Cada mapa, sendo uma representação baseada em princípios geográficos de uma região, é uma representação de poder, é uma perspectiva e um olhar particular, uma narrativa que, embora simbólica, tem uma capacidade de se manter e perpetuar.

A intervenção é assumida como parte integrante do projecto, apelando a um envolvimento activo do visitante no assunto retratado.
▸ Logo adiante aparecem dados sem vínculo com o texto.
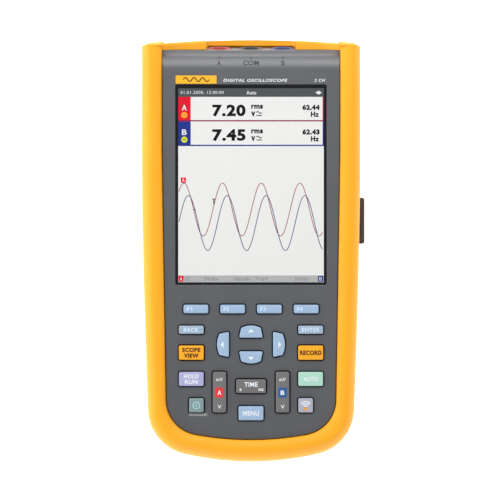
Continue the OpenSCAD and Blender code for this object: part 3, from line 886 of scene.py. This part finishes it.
# Layers lie a small step apart, from the window's face upwards
screen = {"wide": 86.4, "tall": 115.2, "middleY": 38.9, "statusBar": 5.1, "row": 13.8, "rule": 0.8,
          "footer": 4.1, "tag": 7.4, "base": 0.02, "step": 0.012}


def makeWindow():
    piece = softBox("screenWindow", tuple(windowLow), tuple(windowHigh), 1.0, 0.15)
    smooth(piece, 40)
    settle(piece, "instrument", materials["window"], ["screen_window"])


def makeScreenPicture():
    left, right = -screen["wide"] / 2, screen["wide"] / 2
    top = screen["middleY"] + screen["tall"] / 2
    low = screen["middleY"] - screen["tall"] / 2
    levels = [flat(windowHigh.z + screen["base"] + screen["step"] * i) for i in range(5)]
    body = "instrument"
    plate(body, "lcdField", rectangle(left, low, right, top), levels[0])
    barLow = top - screen["statusBar"]
    plate(body, "lcdBar", rectangle(left, barLow, right, top), levels[1])
    lettering(body, "lcdPale", "01.01.2000, 12:00:00", (left + 14.2, barLow + 2.5), 25.6, 2.1, levels[2], 0.0)
    lettering(body, "lcdPale", "Auto", (0.2, barLow + 2.5), 5.8, 2.2, levels[2], 0.02)
    diamond = [(38.2, barLow + 2.5), (40.2, barLow + 1.3), (42.0, barLow + 2.5), (40.2, barLow + 3.7)]
    plate(body, "lcdPale", diamond, levels[2])
    rowTop = barLow
    rows = (("A", "7.20", "62.44", "lcdRed", "lcdCrimson", "lcdOrange"),
            ("B", "7.45", "62.43", "lcdNavy", "lcdNavy", "lcdLime"))
    for letter, reading, rate, tag, rule, dot in rows:
        rowLow = rowTop - screen["row"]
        plate(body, tag, rectangle(left, rowLow, left + screen["tag"], rowTop), levels[1])
        plate(body, rule, rectangle(left, rowLow - screen["rule"], right, rowLow), levels[1])
        plate(body, rule, rectangle(right - 0.7, rowLow, right, rowTop), levels[1])
        lettering(body, "lcdPale", letter, (left + 3.6, rowLow + 7.4), 2.9, 3.4, levels[2], 0.03)
        plate(body, dot, arc((left + 3.6, rowLow + 3.0), 1.85, 0, 345, 23), levels[2])
        ribbon(body, "lcdGrey", [(left + 2.6, rowLow + 3.0), (left + 4.6, rowLow + 3.0)], 0.5, levels[3])
        lettering(body, "lcdBlack", reading, (-13.1, rowLow + 5.7), 19.8, 7.1, levels[2], 0.045)
        lettering(body, "lcdBlack", "rms", (3.6, rowLow + 7.9), 7.0, 2.4, levels[2], 0.05)
        lettering(body, "lcdBlack", "V", (1.3, rowLow + 3.6), 2.5, 3.0, levels[2], 0.09)
        wave = [(3.2 + 3.2 * i / 12, rowLow + 4.5 + 0.55 * math.sin(math.pi * i / 6)) for i in range(13)]
        ribbon(body, "lcdBlack", wave, 0.55, levels[2])
        ribbon(body, "lcdBlack", [(3.2, rowLow + 2.8), (6.4, rowLow + 2.8)], 0.55, levels[2])
        lettering(body, "lcdBlack", rate, (35.6, rowLow + 7.6), 10.2, 3.2, levels[2], 0.06)
        lettering(body, "lcdBlack", "Hz", (37.9, rowLow + 3.5), 4.8, 3.1, levels[2], 0.05)
        rowTop = rowLow - screen["rule"]
    makeTraces(left, right, levels)
    makeFooter(left, right, low, levels)


# Each trace: middle height, swing, period, place of its first crest
traces = {"traceRed": (24.5, 15.7, 22.93, -39.8), "traceBlue": (16.5, 16.3, 23.05, -37.2)}


def makeTraces(left, right, levels):
    for number, (shade, (middle, swing, period, crest)) in enumerate(traces.items()):
        line = []
        for i in range(241):
            x = left + 0.4 + (right - left - 1.2) * i / 240
            line.append((x, middle + swing * math.cos(2 * math.pi * (x - crest) / period)))
        ribbon("instrument", shade, line, 0.45, levels[1 + number])
    plate("instrument", "lcdRed", rectangle(-41.7, 40.4, -38.6, 43.5), levels[3])
    lettering("instrument", "lcdPale", "A", (-40.15, 41.95), 1.7, 2.1, levels[4], 0.02)
    ribbon("instrument", "lcdBlack", [(-22.1, 27.6), (-22.1, 30.9)], 0.55, levels[3])
    ribbon("instrument", "lcdBlack", [(-23.1, 30.7), (-21.1, 30.7)], 0.5, levels[3])
    ribbon("instrument", "lcdBlack", [(-34.2, 24.4), (-32.8, 24.4)], 0.5, levels[3])


def makeFooter(left, right, low, levels):
    high = low + screen["footer"]
    middle = (low + high) / 2
    plate("instrument", "lcdFoot", rectangle(left, low, right, high), levels[1])
    for words, x, shade in (("A", left + 1.7, "lcdRed"), ("B", right - 1.9, "lcdNavy")):
        plate("instrument", shade, rectangle(x - 1.5, low + 0.4, x + 1.5, high - 0.2), levels[2])
        lettering("instrument", "lcdPale", words, (x, middle), 1.6, 2.1, levels[3], 0.0)
    for words, x, wide in (("DC", left + 5.6, 3.0), ("5V/div", -23.6, 8.2), ("10ms/div", -5.2, 9.6),
                           ("Trig:A", 6.4, 7.4), ("5V/div", 30.0, 8.2)):
        lettering("instrument", "lcdGrey", words, (x, middle), wide, 2.1, levels[2], 0.0)


makeWindow()
makeScreenPicture()
print("screen made")

# Input sockets

# Places along y, radii, and the slant of the collar's face in degrees
socketLook = {"start": 107, "back": 117.6, "face": 122.1, "edge": 0.7, "slant": 15, "seat": 5.5, "mouth": 5.3,
              "bore": 4.5, "throat": 3.0, "steps": 48}


def makeSocket(node, shade):
    low, high = boxMm(node)
    x, z = (low.x + high.x) / 2, (low.z + high.z) / 2
    radius = (high.x - low.x) / 2
    start, back, face, edge = (socketLook[key] for key in ("start", "back", "face", "edge"))
    seat, mouth, bore, throat = (socketLook[key] for key in ("seat", "mouth", "bore", "throat"))
    slope = math.tan(math.radians(socketLook["slant"]))

    def around(r, y, slanted=False):
        points = []
        for i in range(socketLook["steps"]):
            a = 2 * math.pi * i / socketLook["steps"]
            px, pz = r * math.cos(a), r * math.sin(a)
            points.append((x + px, y - (pz * slope if slanted else 0), z + pz))
        return points
    rings = [around(throat, start), around(bore, start), around(seat, start + 0.2), around(seat, back),
             around(radius, back), around(radius, face - edge, True)]
    for i in range(1, 5):  # rounded edge of the collar
        t = math.radians(90 * i / 4)
        rings.append(around(radius - edge * (1 - math.cos(t)), face - edge * (1 - math.sin(t)), True))
    rings += [around(mouth, face, True), around(4.9, face - 0.15, True), around(4.55, face - 0.6, True),
              around(bore, face - 1.5, True), around(bore, 112), around(throat, 108)]
    piece = makeObject(node + "Collar", *loft(rings, closed=True))
    smooth(piece, 40)
    settle(piece, "instrument", materials[shade], [node])


makeSocket("jack_a", "jackRed")
makeSocket("jack_com", "jackBlack")
makeSocket("jack_b", "jackBlue")
print("sockets made")

# Strap bar, port cover and tilt stand


strapLook = {"thick": 3.5, "foot": 4, "footWide": 1.2, "footIn": 0.4}


def makeStrapBar():  # a bar on two feet, which are cut from one block
    low, high = boxMm("strap_bar")
    bar = softBox("strapBar", (high.x - strapLook["thick"], low.y, low.z), tuple(high), 1.4, 1.1)
    foot = strapLook["foot"]
    cutter = roundedBlock("strapRoom", (low.x - 4, low.y + foot, low.z - 5),
                          (high.x - strapLook["thick"] + 0.1, high.y - foot, high.z + 5), 0.8)
    right = high.x - strapLook["footWide"]
    block = roundedRect(right - low.x, high.y - low.y, 0.8)
    middle = ((low.x + right) / 2, (low.y + high.y) / 2)
    levels = (low.z + strapLook["footIn"], high.z - strapLook["footIn"])
    feet = makeObject("strapFeet", *loft([ring(block, z, middle) for z in levels]))
    carve(feet, [cutter])
    carve(bar, [feet], "UNION")
    smooth(bar, 35)
    settle(bar, "instrument", materials["strap"], ["strap_bar"])


coverLook = {"hingeIn": 1.6, "hingeUp": 1.5, "hingeRadius": 1.5, "grip": (3.4, 1.4), "gripEnds": 12}


def makePortCover():
    low, high = boxMm("port_cover")
    flapLow = (low.x + 0.1, low.y, low.z + coverLook["hingeUp"])
    cover = softBox("portCover", flapLow, tuple(high), 1.6, 0.5, "x")
    ends = coverLook["gripEnds"]
    gripLow, gripHigh = coverLook["grip"]
    grip = softBox("portGrip", (low.x + 0.02, low.y + ends, high.z - gripLow),
                   (low.x + 0.6, high.y - ends, high.z - gripHigh), 0.9, 0.25, "x")
    middle = (low.x + coverLook["hingeIn"], low.z + coverLook["hingeUp"])
    barrel = hingeBarrel(middle, coverLook["hingeRadius"], (low.y, high.y), "y", 24)
    carve(cover, [grip, barrel], "UNION")
    smooth(cover, 35)
    settle(cover, "port_cover", materials["cover"], ["port_cover"])


stand = {"legWidth": 15, "footBar": 18, "headBar": 14, "thick": (0.7, 3.9), "hingeRadius": 2.1,
         "hingeUp": 2.8, "grooves": 3, "groovePitch": 3.2, "grooveWide": 1.4, "grooveTop": 1.3}


def makeTiltStand():  # a frame with grip grooves at its foot
    low, high = boxMm("tilt_stand")
    hingeY = high.y - stand["hingeRadius"]
    plateLow, plateHigh = stand["thick"]
    body = softBox("tiltStand", (low.x, low.y, plateLow), (high.x, hingeY, plateHigh), 3.0, 0.7)
    leg = stand["legWidth"]
    cutters = [roundedBlock("window", (low.x + leg, low.y + stand["footBar"], -1),
                            (high.x - leg, hingeY - stand["headBar"], 6), 3)]
    for i in range(stand["grooves"]):
        y = low.y + stand["groovePitch"] * (i + 1)
        cutters.append(roundedBlock("groove", (low.x + 8, y, -1),
                                    (high.x - 8, y + stand["grooveWide"], stand["grooveTop"]), 0.6))
    carve(body, cutters)
    barrel = hingeBarrel((hingeY, stand["hingeUp"]), stand["hingeRadius"], (low.x, high.x), "x", 32)
    carve(body, [barrel], "UNION")
    smooth(body, 35)
    settle(body, "tilt_stand", materials["stand"], ["tilt_stand"])


makeStrapBar()
makePortCover()
makeTiltStand()
print("strap bar, port cover and stand made")

# CAD nodes that keep their shape
innerLooks = {
    "rearCase": ("rear_case", "battery_door"),
    "gasket": ("case_gasket",),
    "display": ("display_panel",),
    "steel": ("display_frame", "input_shield", "usb_ports", "clock_cell"),
    "flex": ("ribbon_cable",),
    "mat": ("keypad_mat",),
    "board": ("keypad_board", "main_board"),
    "contact": ("contact_domes", "jack_contacts", "battery_contacts"),
    "chips": ("board_components", "beeper", "power_inlet"),
    "radio": ("wireless_module",),
    "block": ("input_block",),
    "battery": ("battery_pack",),
    "screw": ("battery_door_screws", "case_screws", "board_screws", "port_cover_pin", "stand_pins"),
}
for look, nodes in innerLooks.items():
    dress(materials[look], nodes)
for node in ("rear_case", "battery_door", "usb_ports", "power_inlet"):
    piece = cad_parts[node]
    weld = piece.modifiers.new("weld", "WELD")
    weld.merge_threshold = 0.002 * mm
    edge = piece.modifiers.new("softEdge", "BEVEL")
    edge.width = 0.3 * mm
    edge.segments = 2
    edge.limit_method = "ANGLE"
    edge.angle_limit = math.radians(40)

# Printed marks become one piece for each body and ink
for (body, shade), (points, faces) in marks.items():
    piece = bpy.data.objects.new(body + "_" + shade, bpy.data.meshes.new(shade))
    piece.data.from_pydata([Vector(point) * mm for point in points], [], faces)
    scene.collection.objects.link(piece)
    settle(piece, body, inks[shade])
print("marks made:", len(marks))

# Floor, light and camera

# Camera: metres above the face, focal length in mm, and metres off the middle
view = {"height": 1.06, "lens": 128.6, "aside": (-0.0006, 0.0005)}
paper = {"reach": 3, "darker": 0.93, "lighter": 0.95, "glow": 0.8}


def makeFloor():
    reach = paper["reach"]
    mesh = bpy.data.meshes.new("floor")
    mesh.from_pydata([(x, y, 0) for x, y in rectangle(-reach, -reach, reach, reach)], [], [(0, 1, 2, 3)])
    floor = bpy.data.objects.new("floor", mesh)
    scene.collection.objects.link(floor)
    recipe = Recipe(bpy.data.materials.new("paper"))
    fibres = recipe.noise(240, 3)
    shade = recipe.mix(fibres, (*[paper["darker"]] * 3, 1.0), (*[paper["lighter"]] * 3, 1.0))
    mesh.materials.append(recipe.finish(Base_Color=shade, Roughness=0.9, Specular_IOR_Level=0.1,
                                        Emission_Color=shade, Emission_Strength=paper["glow"]))


# Lamps, all aimed at the origin: place in metres, size across and along, and power in watts
lamps = {
    "headPanel": {"at": (0.0, 0.86, 0.96), "size": (1.6, 0.5), "power": 13.5},
    "leftPanel": {"at": (-1.2, 0.15, 0.6), "size": (0.9, 1.2), "power": 8.0},
    "footPanel": {"at": (0.1, -1.15, 0.5), "size": (1.6, 0.6), "power": 5.5},
}
# Surroundings: brightness straight up, part way down, and in a band above the horizon
studio = {"top": 0.25, "slope": 0.4, "horizon": 1.0, "band": 0.36}


def makeLamps():
    for name, lamp in lamps.items():
        light = bpy.data.lights.new(name, "AREA")
        light.shape = "RECTANGLE"
        light.size, light.size_y = lamp["size"]
        light.energy = lamp["power"]
        holder = bpy.data.objects.new(name, light)
        holder.location = lamp["at"]
        holder.rotation_euler = (-Vector(lamp["at"])).to_track_quat("-Z", "Y").to_euler()
        scene.collection.objects.link(holder)


def makeStudio():
    recipe = Recipe(bpy.data.worlds.new("studio"), "Background")
    height = recipe.add("SeparateXYZ", None, {"Vector": recipe.add("TexCoord")}, output=2)
    levels = ((0.0, studio["horizon"]), (studio["band"], studio["horizon"]), (0.55, studio["slope"]),
              (1.0, studio["top"]))
    stops = [(spot, (level, level, level, 1.0)) for spot, level in levels]
    scene.world = recipe.finish(Color=recipe.add("ValToRGB", {"stops": stops}, {"Fac": height}))
    scene.view_settings.view_transform = "Standard"


def makeCamera():
    camera = bpy.data.cameras.new("camera")
    camera.lens = view["lens"]
    camera.sensor_width = 36
    camera.clip_end = 10
    holder = bpy.data.objects.new("camera", camera)
    holder.location = (view["aside"][0], view["aside"][1], faceTop * mm + view["height"])
    scene.collection.objects.link(holder)
    scene.camera = holder


makeFloor()
makeLamps()
makeStudio()
makeCamera()
print("floor, lamps and camera made")

bpy.context.view_layer.update()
Muito da informação de alguns cartazes só se consegue obter depois da intervenção e representa um discurso que, embora simbólico e por vezes involuntário, reflecte sempre uma lógica de poder, de acordo com o local e dimensão das manchas de cor.

 


[1] A exposição e o livro contam com o apoio da Viarco, a única fábrica de lápis em Portugal, que fornece os lápis de colorir necessários para a experiência.

[2] Fronteira internacionalmente reconhecida entre Israel e Palestina, mas que não existe na realidade.

[3] Slogan, atribuído ao movimento sionista, que se refere à Palestina como uma terra supostamente sem população nativa e aos judeus como um grupo étnico deslocado, espalhado por todo o mundo, sem território próprio.

[4] Designer gráfico traz ao Brasil exposição "Uma Terra Sem Gente Para Gente Sem Terra", Entrevista de Nuno Coelho ao Instituto da Cultura Árabe.

[5] Como disse Marshall McLuhan: “Não tenho a certeza de quem descobriu a água, mas certamente não foram os peixes”, por outras palavras: Quando estamos imersos nas imagens dos media, podemos vir a absorvemo-las sem pensar.

[6] Uma Terra Sem Gente Para Gente Sem Terra – Uma exposição interactiva sobre a Palestina de Nuno Coelho e Adam Kershaw.